- Location of Jumla in Nepal.
- Date: 1793
- Location: Jumla, Kingdom of Nepal
- Caused by: Gorkha conquest of Jumla (1789)
- Goals: Withdrawal of Gorkha from Jumla
- Result: Government of Nepal said if the rebellion continues this will happen: Degrade to a lower caste if he is Brahmin; Be sold to slavery; Be killed;

Lead figures
- Kingdom of Nepal Ranajit Kunwar Sobhan Shahi People of Jumla

= Jumla rebellion =

The Jumla rebellion (जुम्ला विद्रोह) was a revolt in the Kingdom of Nepal against the Gorkha conquest of Jumla. The people of Jumla did not accept Gorkhas as their rulers which sparked recurring rebellions.

== Aftermath ==
In October 1794 the Government of Nepal sent a letter to the people which read:

It is five years since we occupied that region. During that period, you have created much trouble. However, we pardon you for whatever you may be done during these five years. If even now any one engages in rebellion or intrigue, we shall degrade you to a lower caste if he is a Brahman, or else enslave or behead him according to his caste. Understand this well. We shall, however, reward these who are loyal to us.
— Government of Nepal,

In 1794, Ranajit Kunwar was replaced by Subba of Jumla.
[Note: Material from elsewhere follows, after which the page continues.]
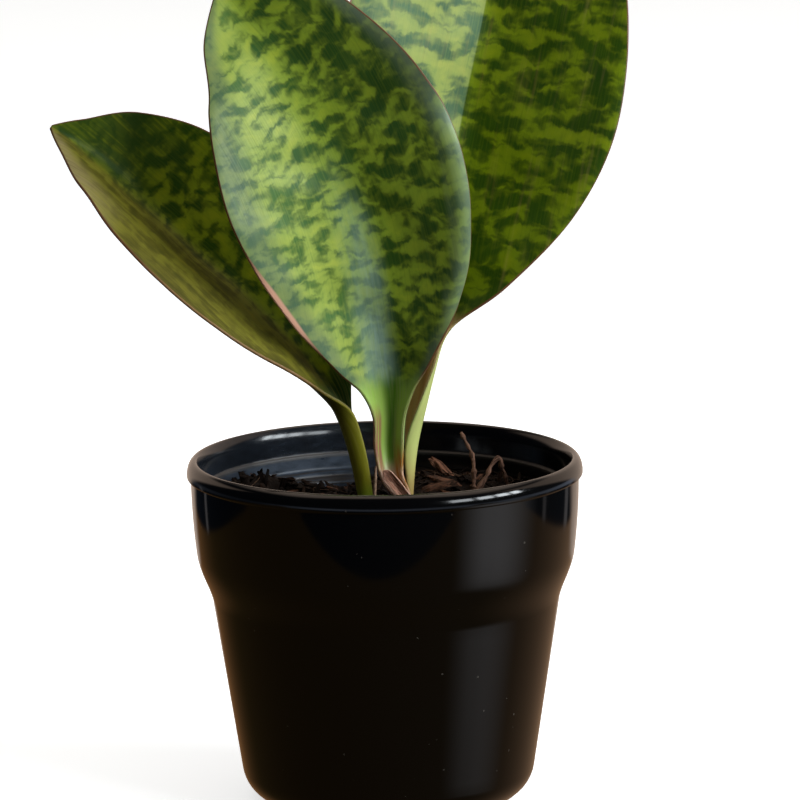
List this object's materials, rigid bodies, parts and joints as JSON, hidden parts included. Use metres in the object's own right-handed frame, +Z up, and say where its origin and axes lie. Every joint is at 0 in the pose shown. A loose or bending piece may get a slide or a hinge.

Kunwar was given a royal order which said to cancel all fines, restore all slaves, horses, and other things that were unjustly taken. Later, Subba Ranjit Kanwar, Subedar Dhanjit Rana, and other military officials deputed to Jumla, were given another royal order which read: We have now received reports that even then you have enslaved members of the families of the rebels. We had then ordered you to restore such slaves to freedom, but none of you have obeyed the order. You shall be punished if you do not do so even after receiving this order".